In the Eurozone, while the asset-price boom led to gains for equities, the resulting decline in long-term bond yields triggered widespread protests by savers, especially those in Germany, who hold more of their wealth in life-insurance products.

Additionally, even for the boost to asset prices, the effectiveness of each round of QE appears to be waning as market participants have been quick to price in the generic lift in asset prices, based on their experience in the earlier rounds.

Beggar not thy neighbour

Currency devaluation is another powerful monetary tool that can be used to spur economic growth. This is particularly true for countries that have significant international trade, where a weaker currency can help increase demand for its exports.

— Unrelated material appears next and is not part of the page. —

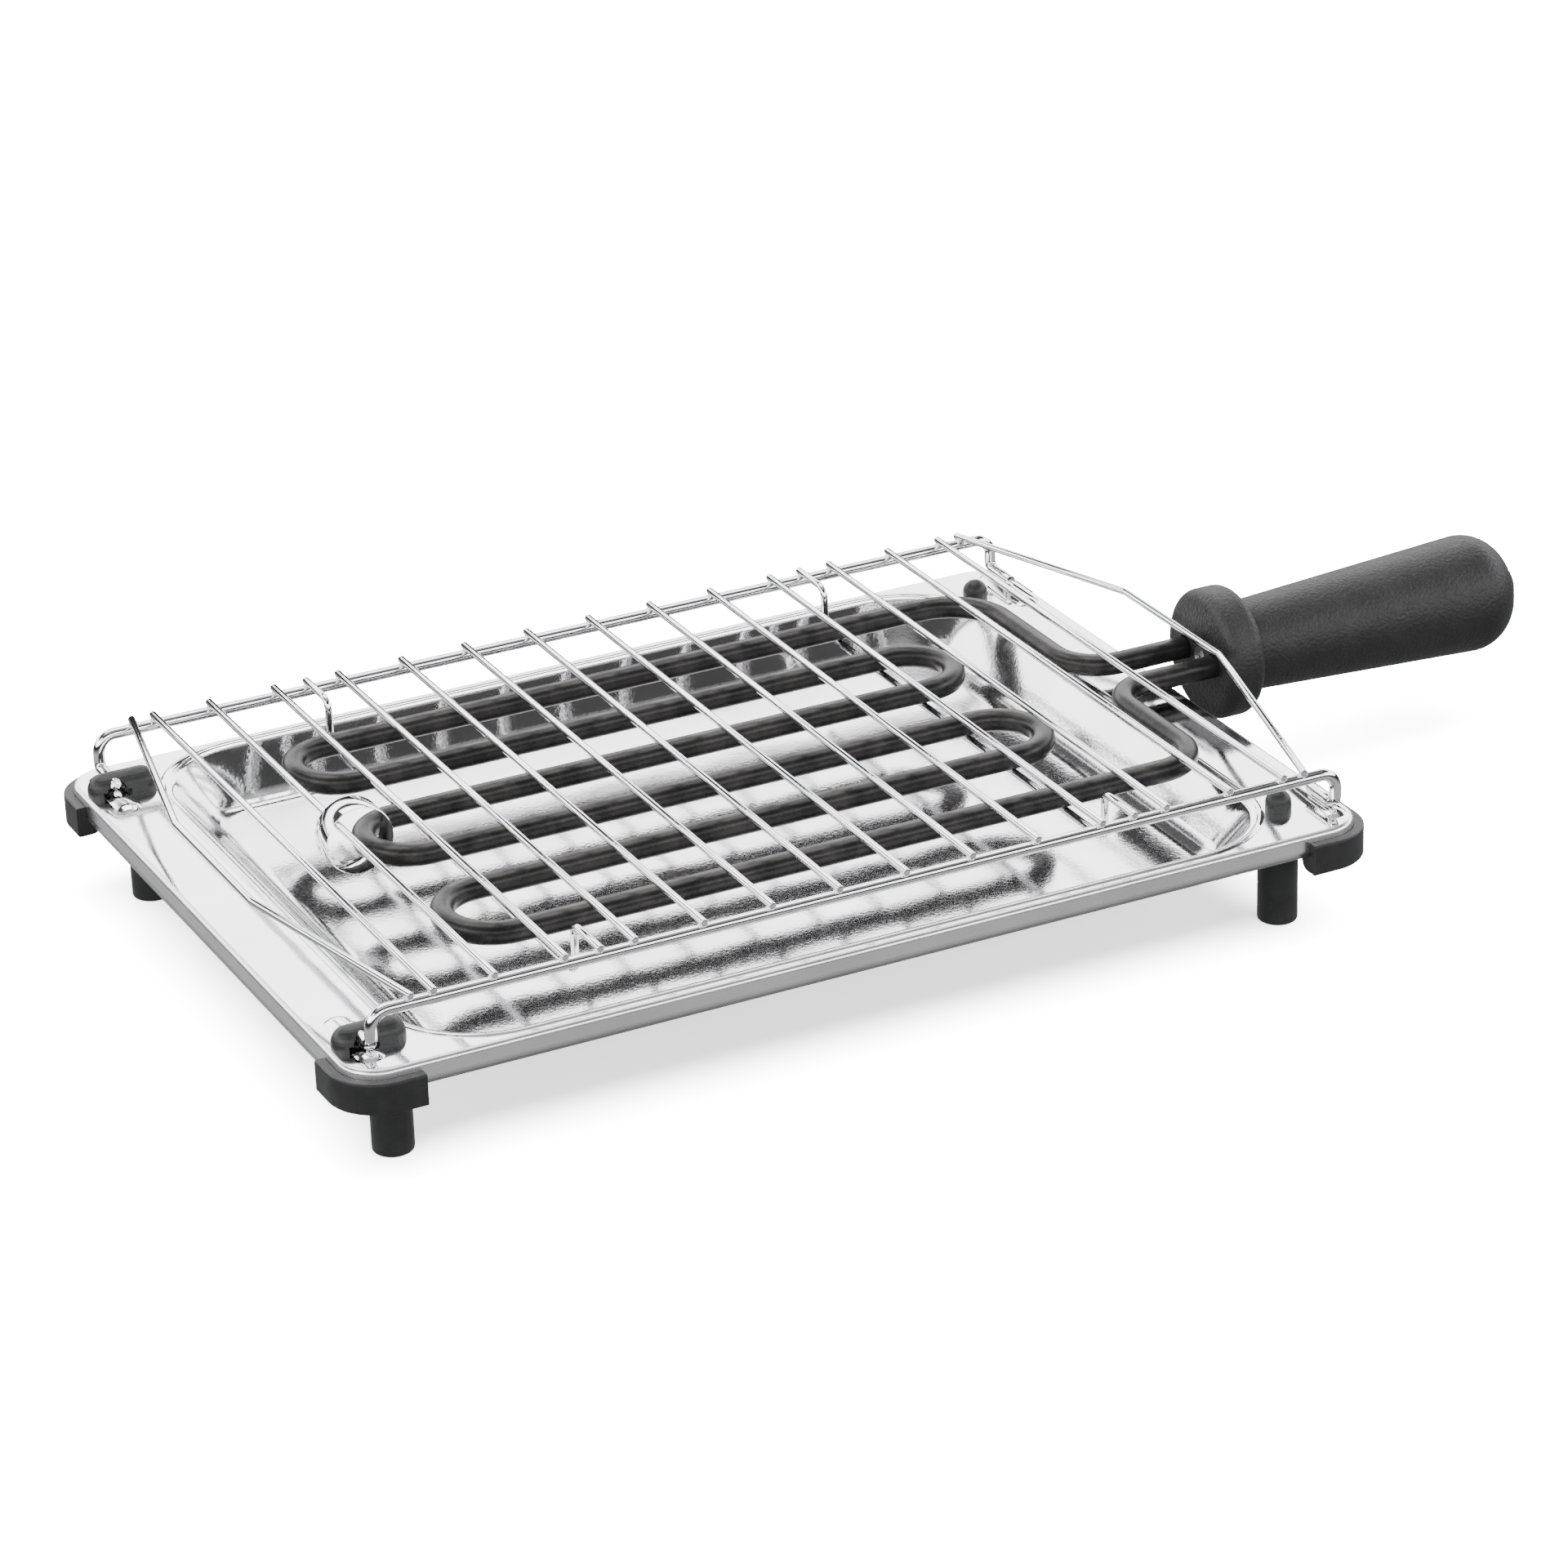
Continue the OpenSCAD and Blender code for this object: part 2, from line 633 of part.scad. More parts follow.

That said, fewer countries are likely to use foreign exchange overtly as a monetary tool these days given the threat of being labelled a currency manipulator. There are also dangers in devaluating currencies as this may lead to capital outflows and loss of confidence in the economy, which may be difficult to stem. If currency devaluation leads to competitive devaluations, this can also have adverse implications for economic and financial stability of the global financial system.

Time for a new tool?

All in all, it seems that most central banks still have their toolkit handy although different tools are available to different banks.

The US appears best placed with the ability to cut rates and purchase assets.The UK and most Asia ex-Japan central banks can still cut rates while the ECB can launch a new asset buying programme but the constraint around issuer limits may limit the size.

The BoJ, on the other hand, seems to have its hands tied. Despite negative policy rates and expanding its balance sheet significantly more than any of the other developed market central banks since the early 2000s, the Japanese economy is still lacklustre, and inflation is still weak.

Going forward however, given the low levels of interest rates and waning effectiveness of QE, central banks are unlikely to be able to counter a serious downturn by themselves. Having gone through an era of unconventional monetary policy, it will probably be fiscal’s turn to play a bigger role.